Among the various differences of opinion which exist within the neo-Kantian ranks, the most important relates to the question, whether the individual ego or a transcendental consciousness is to be looked upon as the executor of the a priori functions. In agreement with Schopenhauer and with Lotze, who makes the subjectivity of space, time, and the pure concepts parallel with that of the sense qualities, Lange teaches that the human individual is so organized that he must apprehend that which is sensuously given under these forms.
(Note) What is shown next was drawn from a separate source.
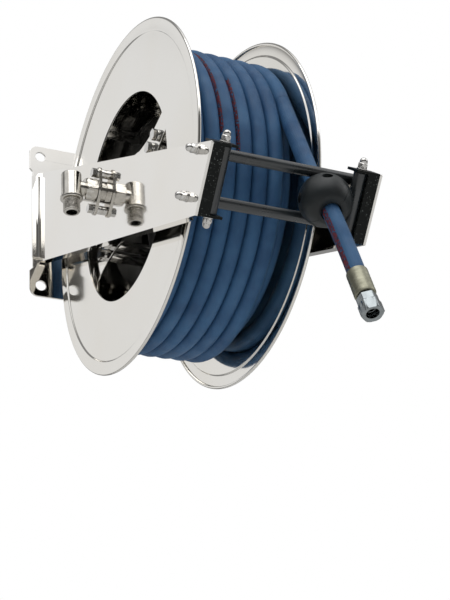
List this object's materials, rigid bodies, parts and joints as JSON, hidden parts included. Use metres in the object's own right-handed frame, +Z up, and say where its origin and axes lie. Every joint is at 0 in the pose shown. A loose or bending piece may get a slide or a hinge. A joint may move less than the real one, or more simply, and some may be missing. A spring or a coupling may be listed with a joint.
{
  "type": "wall-mounted spring rewind hose reel",
  "caption": "Stainless wall-mounted hose reel: open drum with wound blue hose, tapered side arms, roller guide, ball stop, swivel water inlet and spring rewind.",
  "frame": {"origin": "centre of the four wall holes on the back face of the wall plate", "axes": "X along the drum axis, inlet side at -X; +Y into the wall; +Z up"},
  "size_m": [0.2799, 0.6061, 0.5222],
  "materials": {
    "stainless_frame": "satin",
    "stainless_drum": "polished",
    "hammer_black": "hammer finish",
    "roller_black": "satin",
    "fastener_steel": "polished",
    "nickel_brass": "nickel plated",
    "bronze": "plain",
    "seal_rubber": "matt",
    "feed_tube": "matt",
    "motor_case": "black paint",
    "spring_steel": "tempered",
    "shaft_steel": "turned",
    "hose_blue": "smooth cover",
    "ball_rubber": "moulded",
    "zinc_ferrule": "yellow zinc",
    "end_steel": "zinc plated"
  },
  "bodies": {
    "frame": {"wall_plate": "stainless_frame", "inlet_arm": "stainless_frame", "spring_arm": "stainless_frame", "left_guide_bracket": "hammer_black", "right_guide_bracket": "hammer_black", "level_axles": "fastener_steel", "upright_axles": "fastener_steel", "guide_washers": "fastener_steel", "cap_nuts": "fastener_steel", "swivel_housing": "nickel_brass", "housing_screws": "fastener_steel", "swivel_bush": "bronze", "swivel_seals": "seal_rubber", "union_nut": "nickel_brass", "inlet_elbow": "nickel_brass", "spring_arbor": "shaft_steel", "spring_shaft": "shaft_steel", "shaft_nut": "fastener_steel", "pawl_pin": "fastener_steel", "pawl_spring": "spring_steel", "hose_run": "hose_blue", "ball_upper_half": "ball_rubber", "ball_lower_half": "ball_rubber", "ball_screws": "fastener_steel", "hose_ferrule": "zinc_ferrule", "end_tail": "end_steel"},
    "drum": {"near_flange": "stainless_drum", "far_flange": "stainless_drum", "drum_core": "stainless_drum", "near_hub_plate": "stainless_drum", "spacer_studs": "fastener_steel", "swivel_stem": "nickel_brass", "feed_elbow": "nickel_brass", "feed_pipe": "feed_tube", "hose_tail": "nickel_brass", "far_hub_plate": "stainless_drum", "hub_tube": "stainless_drum", "case_screws": "fastener_steel", "shaft_bush": "bronze", "spring_case": "motor_case", "spring_cover": "motor_case", "power_spring": "spring_steel", "ratchet_wheel": "shaft_steel", "hose_pack": "hose_blue", "hose_winding": "hose_blue"},
    "upper_roller": {"upper_roller": "roller_black"},
    "lower_roller": {"lower_roller": "roller_black"},
    "left_roller": {"left_roller": "roller_black"},
    "right_roller": {"right_roller": "roller_black"},
    "pawl": {"pawl": "shaft_steel"},
    "end_nut": {"end_nut": "end_steel"}
  },
  "joints": [
    {"name": "drum_spin", "type": "hinge", "parent": "frame", "child": "drum", "pos_m": [0, -0.2515, -0.0885], "axis": [1, 0, 0], "continuous": true, "deforming": ["hose_run", "power_spring"]},
    {"name": "upper_roller_spin", "type": "hinge", "parent": "frame", "child": "upper_roller", "pos_m": [0, -0.5196, -0.17738], "axis": [1, 0, 0], "continuous": true},
    {"name": "lower_roller_spin", "type": "hinge", "parent": "frame", "child": "lower_roller", "pos_m": [0, -0.48754, -0.21833], "axis": [1, 0, 0], "continuous": true},
    {"name": "left_roller_spin", "type": "hinge", "parent": "frame", "child": "left_roller", "pos_m": [-0.0836, -0.5201, -0.2108], "axis": [0, -0.6165, 0.7874], "continuous": true},
    {"name": "right_roller_spin", "type": "hinge", "parent": "frame", "child": "right_roller", "pos_m": [0.0836, -0.5201, -0.2108], "axis": [0, -0.6165, 0.7874], "continuous": true},
    {"name": "pawl_pivot", "type": "hinge", "parent": "frame", "child": "pawl", "pos_m": [0.0825, -0.1815, -0.0285], "axis": [1, 0, 0], "range_deg": [0, 10], "stiffness_Nm_per_rad": 0.3, "deforming": ["pawl_spring"]},
    {"name": "end_nut_spin", "type": "hinge", "parent": "frame", "child": "end_nut", "pos_m": [0.0434, -0.59328, -0.3752], "axis": [0, -0.3584, -0.9336], "continuous": true}
  ]
}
Others, on the contrary, urge that the individual soul with its organization is itself a phenomenon, and consequently cannot be the bearer of that which precedes phenomena—space, time, and the categories as "conditions" of experience are functions of a pure consciousness to be presupposed. The antithesis of subject and object, the soul and the world, first arises in the sphere of phenomena. The empirical subject, like the world of objects, is itself a product of the a priori forms, hence not that which produces them. To the transcendental group belong Hermann Cohen[1] in Marburg, A. Stadler[2], Natorp, Lasswitz (p.17), E. Koenig (p. 17), Koppelmann (p. 330), Staudinger (p. 331). Fritz Schultze of Dresden is also to be counted among the neo-Kantians (Philosophy of Natural Science, 1882; Kant and Darwin, 1875; The Fundamental Thoughts of Materialism, 1881; The Fundamental Thoughts of Spiritualism, 1883; Comparative Psychology, i. 1, 1892).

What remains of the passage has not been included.